Sweet Indian Doll III by Qiana Mestrich
10"x8" ($24) | 14"x11" ($60) | 20"x16" ($240) | 30"x24" ($1200)
Qiana Mestrich is back, and just in time to wake up our gallery walls for fall. Today’s new edition by the Brooklynite, artist, and educator represents our second select from her photo-based project The Black Doll Series. Like her first edition, Mestrich’s second began as an internet product pic of a vintage Black doll for sale. Through precise digital painting and manipulation, Mestrich transformed the original image into something else all together—an unrecognizable abstracted form made of layered aligned and misaligned geometric shapes in a subdued, earthy color palette, centered in the frame against a solid taupe background. One of only a few scant clues to the image’s past life is the item description Mestrich has retained in the title of her artwork: Sweet Indian Doll III. Just because a past is invisible, doesn’t mean it’s been erased.

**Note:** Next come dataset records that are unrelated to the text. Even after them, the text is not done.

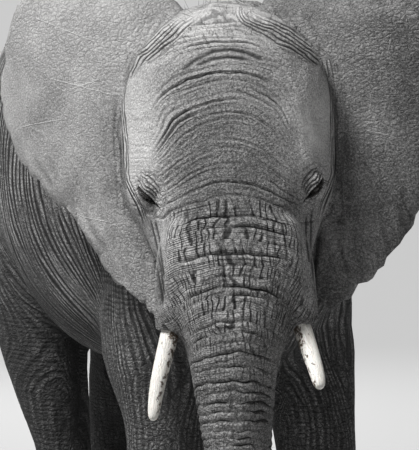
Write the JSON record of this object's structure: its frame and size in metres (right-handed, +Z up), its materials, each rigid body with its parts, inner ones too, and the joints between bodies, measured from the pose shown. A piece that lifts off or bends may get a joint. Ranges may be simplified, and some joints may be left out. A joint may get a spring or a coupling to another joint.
{
  "type": "african elephant still model",
  "caption": "Life-size still model of a standing African elephant, head turned aside, ears spread and trunk hanging; rests on its own four soles.",
  "frame": {"origin": "on the floor, under the middle of the animal's box", "axes": "+Z up; the animal faces -Y with its tail at +Y; its left side is +X"},
  "size_m": [1.5384, 3.2992, 2.7203],
  "materials": {
    "hide": "matt, dry, deeply creased grey hide",
    "ivory": "smooth ivory, fine cracks and stains",
    "eye": "wet, dark brown",
    "nail": "worn horn, dusty",
    "hair": "black wiry hair"
  },
  "bodies": {
    "root": {"barrel": "hide", "chest": "hide", "head": "hide", "jaw": "hide", "left_ear": "hide", "left_eye": "eye", "left_fore_foot": "hide", "left_fore_leg": "hide", "left_fore_nail_1": "nail", "left_fore_nail_2": "nail", "left_fore_nail_3": "nail", "left_fore_nail_4": "nail", "left_hind_foot": "hide", "left_hind_leg": "hide", "left_hind_nail_1": "nail", "left_hind_nail_2": "nail", "left_hind_nail_3": "nail", "left_tusk": "ivory", "neck": "hide", "right_ear": "hide", "right_eye": "eye", "right_fore_foot": "hide", "right_fore_leg": "hide", "right_fore_nail_1": "nail", "right_fore_nail_2": "nail", "right_fore_nail_3": "nail", "right_fore_nail_4": "nail", "right_hind_foot": "hide", "right_hind_leg": "hide", "right_hind_nail_1": "nail", "right_hind_nail_2": "nail", "right_hind_nail_3": "nail", "right_tusk": "ivory", "rump": "hide", "shoulders": "hide", "tail": "hide", "tail_brush": "hair", "trunk_lower": "hide", "trunk_tip": "hide", "trunk_upper": "hide"}
  },
  "joints": []
}
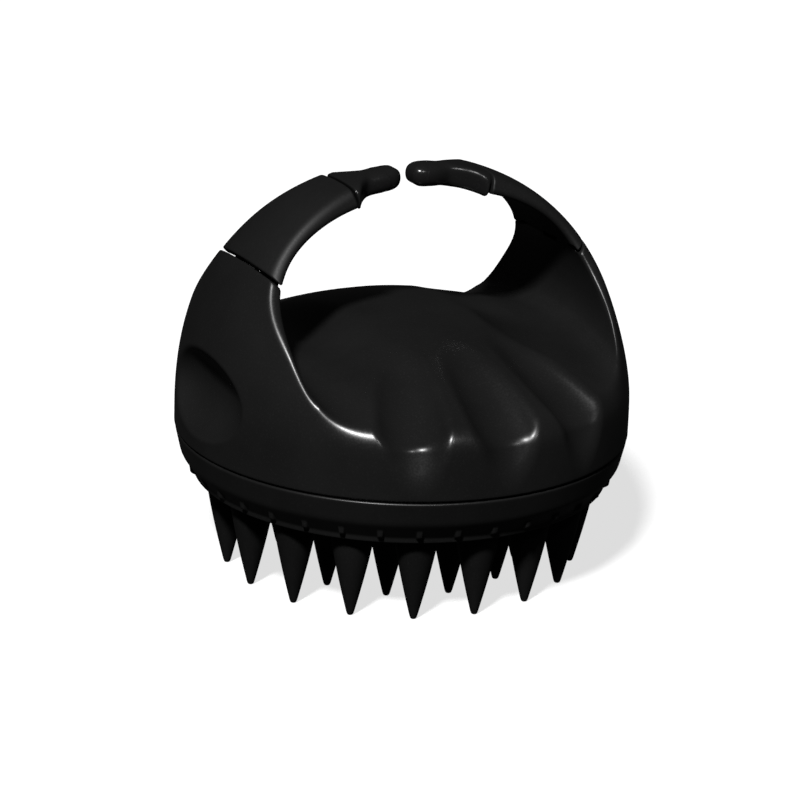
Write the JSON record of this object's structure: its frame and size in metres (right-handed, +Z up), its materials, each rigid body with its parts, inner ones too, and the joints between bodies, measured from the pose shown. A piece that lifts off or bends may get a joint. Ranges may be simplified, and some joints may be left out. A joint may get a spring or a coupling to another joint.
{
  "type": "scalp massager brush",
  "caption": "Hand-held scalp massager: a domed casing with two springy finger arms over a grooved saddle, on a twist-off base of soft conical fingers.",
  "frame": {"origin": "middle of the plane that the finger tips touch, under the centre finger", "axes": "+Z up through the handle, X across the two arms, Y along the finger passage with the three grooves at -Y"},
  "size_m": [0.09, 0.09, 0.0805],
  "materials": {
    "satin_shell": "satin black moulded plastic with a fine grain",
    "ring_plastic": "satin black moulded plastic",
    "soft_grip": "soft-touch black elastomer",
    "gloss_grip": "semi-gloss black elastomer",
    "silicone": "matt black silicone",
    "inner_plastic": "plain dark moulded plastic",
    "steel": "zinc-plated steel"
  },
  "bodies": {
    "handle": {"casing": "satin_shell"},
    "base": {"base_ring": "ring_plastic", "backing_plate": "inner_plastic", "finger_pad": "silicone", "seal_ring": "silicone", "plate_screw_1": "steel", "plate_screw_2": "steel", "plate_screw_3": "steel", "plate_screw_4": "steel", "finger_centre": "silicone", "finger_inner_01": "silicone", "finger_inner_02": "silicone", "finger_inner_03": "silicone", "finger_inner_04": "silicone", "finger_inner_05": "silicone", "finger_inner_06": "silicone", "finger_middle_01": "silicone", "finger_middle_02": "silicone", "finger_middle_03": "silicone", "finger_middle_04": "silicone", "finger_middle_05": "silicone", "finger_middle_06": "silicone", "finger_middle_07": "silicone", "finger_middle_08": "silicone", "finger_middle_09": "silicone", "finger_middle_10": "silicone", "finger_middle_11": "silicone", "finger_middle_12": "silicone", "finger_outer_01": "silicone", "finger_outer_02": "silicone", "finger_outer_03": "silicone", "finger_outer_04": "silicone", "finger_outer_05": "silicone", "finger_outer_06": "silicone", "finger_outer_07": "silicone", "finger_outer_08": "silicone", "finger_outer_09": "silicone", "finger_outer_10": "silicone", "finger_outer_11": "silicone", "finger_outer_12": "silicone", "finger_outer_13": "silicone", "finger_outer_14": "silicone", "finger_outer_15": "silicone", "finger_outer_16": "silicone", "finger_outer_17": "silicone", "finger_outer_18": "silicone"},
    "right_grip": {"right_arm_grip": "soft_grip", "right_arm_core": "inner_plastic"},
    "right_tip": {"right_arm_tip": "gloss_grip"},
    "left_grip": {"left_arm_grip": "soft_grip", "left_arm_core": "inner_plastic"},
    "left_tip": {"left_arm_tip": "gloss_grip"}
  },
  "joints": [
    {"name": "base_twist", "type": "hinge", "parent": "handle", "child": "base", "pos_m": [0, 0, 0.0275], "axis": [0, 0, 1], "range_deg": [0, 12]},
    {"name": "right_arm_flex", "type": "hinge", "parent": "handle", "child": "right_grip", "pos_m": [0.03363, 0, 0.06319], "axis": [0, 1, 0], "range_deg": [0, 12], "stiffness_Nm_per_rad": 0.3},
    {"name": "right_tip_flex", "type": "hinge", "parent": "right_grip", "child": "right_tip", "pos_m": [0.01465, 0, 0.07616], "axis": [0, 1, 0], "range_deg": [0, 12], "stiffness_Nm_per_rad": 0.1},
    {"name": "left_arm_flex", "type": "hinge", "parent": "handle", "child": "left_grip", "pos_m": [-0.03363, 0, 0.06319], "axis": [0, -1, 0], "range_deg": [0, 12], "stiffness_Nm_per_rad": 0.3},
    {"name": "left_tip_flex", "type": "hinge", "parent": "left_grip", "child": "left_tip", "pos_m": [-0.01465, 0, 0.07616], "axis": [0, -1, 0], "range_deg": [0, 12], "stiffness_Nm_per_rad": 0.1}
  ]
}
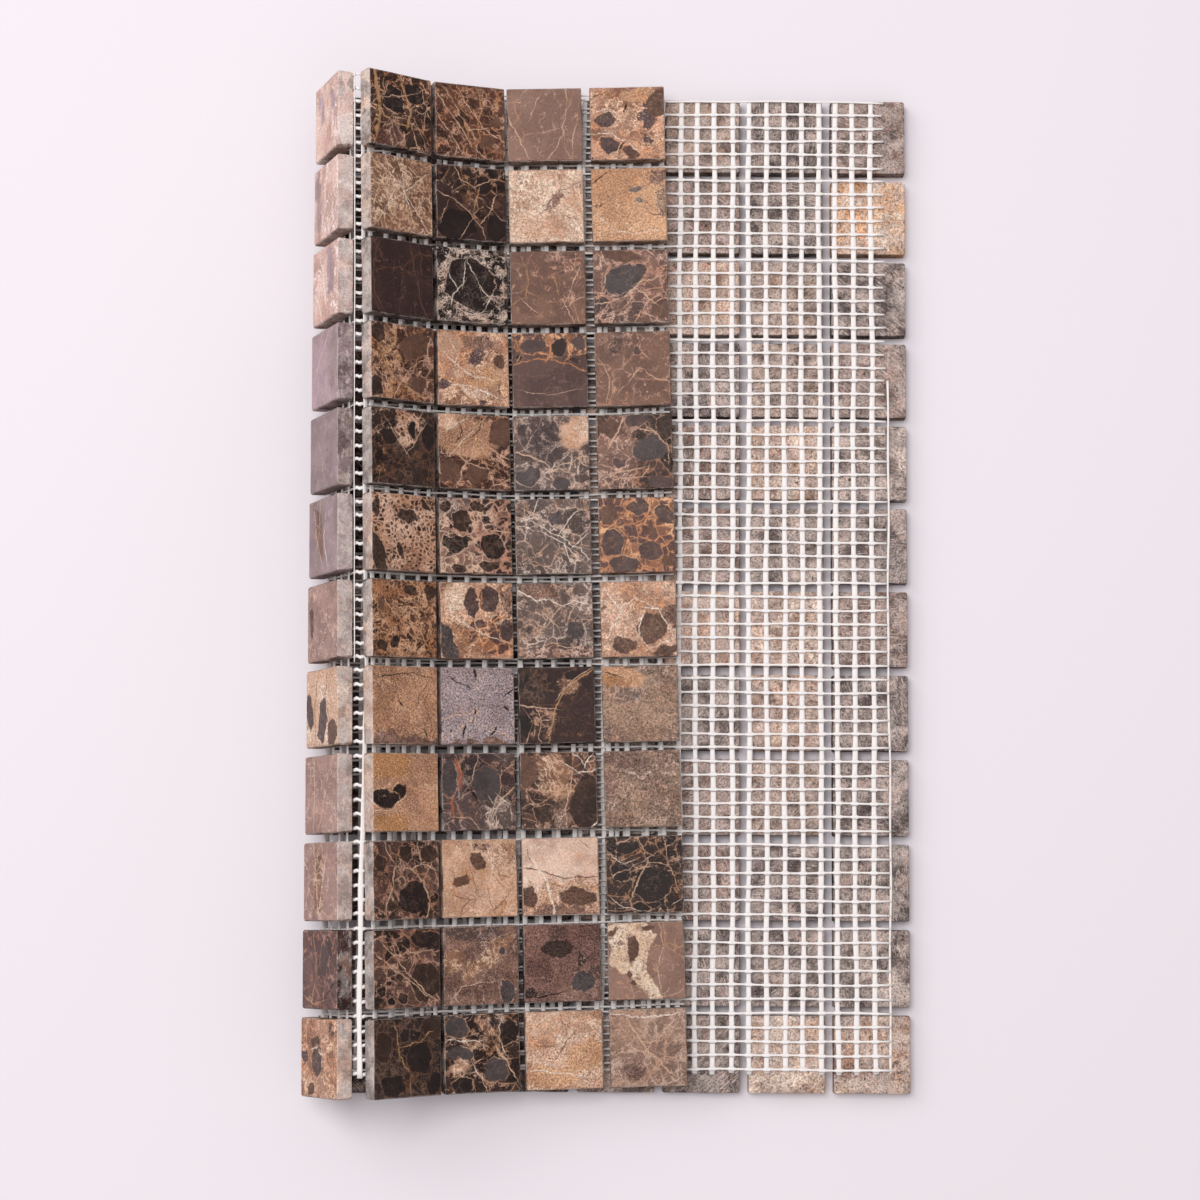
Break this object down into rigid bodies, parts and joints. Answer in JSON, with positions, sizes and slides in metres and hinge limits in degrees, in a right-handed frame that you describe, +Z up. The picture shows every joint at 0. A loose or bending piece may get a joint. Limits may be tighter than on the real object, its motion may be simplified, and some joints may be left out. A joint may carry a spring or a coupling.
{
  "type": "mosaic tile sheet",
  "caption": "Sheet of square polished marble mosaic chips glued by their backs to an open white net, folded over once so that both sides show.",
  "frame": {"origin": "centre of the bounding box's base, on the floor that the face-down chips rest on", "axes": "+Z up; +Y along the fold, towards the far end; +X from the fold towards the sheet's free lower edge"},
  "size_m": [0.1808, 0.3054, 0.0369],
  "materials": {
    "marble": "polished faces, rough sawn sides and backs",
    "net": "matt resin-coated glass fibre"
  },
  "bodies": {
    "root": {"tile_column_01": "marble", "tile_column_02": "marble", "tile_column_03": "marble", "tile_column_04": "marble", "tile_column_05": "marble", "tile_column_06": "marble", "tile_column_07": "marble", "tile_column_08": "marble", "tile_column_09": "marble", "tile_column_10": "marble", "tile_column_11": "marble", "tile_column_12": "marble", "net_wide_strands": "net", "net_thin_strands": "net"}
  },
  "joints": []
}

Mestrich’s use of abstraction in The Black Doll Series is both deconstructive and generative, dismantling the stereotypes on display in each doll, and enabling her to harness complete control of an image’s transfiguration through sharp lines and angles and a tight composition. (Read more about The Black Doll Series here.) The geometric components that make up the central arrangement in Sweet Indian Doll III are not unlike kaleidoscope fragments—we are looking through a lens of Mestrich’s own making, a narrative she commands. Abstract though it may be, Sweet Indian Doll III is a representation of Blackness brought to life by a Black woman, methodically and decisively decolonized. In this there’s a commentary on the fictionality of the original. Though the abstracted form is nearly as far from figurative realism as one could get, it’s more authentically human than the stereotyped product pic from which Mestrich ministered its metamorphosis ...
The edges of the shapes are intentionally pixelated, and as the print size increases those pixels become more visible—a doubling down on the artwork’s integrated geometry that also means this edition literally evolves on its own. This is not a stagnant, lifeless form. Sweet Indian Doll III is dynamic by nature.
What to make of the title, then? Mestrich has held onto this, inextricably linking her artwork with the commercial photograph of a doll that served as her jumping off point. She’s also kept a quietly powerful color palette that calls to mind the richness of skin and hair-toned hues, and situated her subject such that it’s suggestive of portrait style. Though this edition bears no resemblance to its origin image, and only subtle similarities to any sort of figurative affair, something from its past sticks around. “Can colors and geometric shapes be used to deconstruct stereotypes?” Mestrich wonders. “Can abstraction help the viewer unsee their own mental archive of oppression?” Sweet Indian Doll III keeps us asking these important questions, and it does so in a triumph of abstract grace.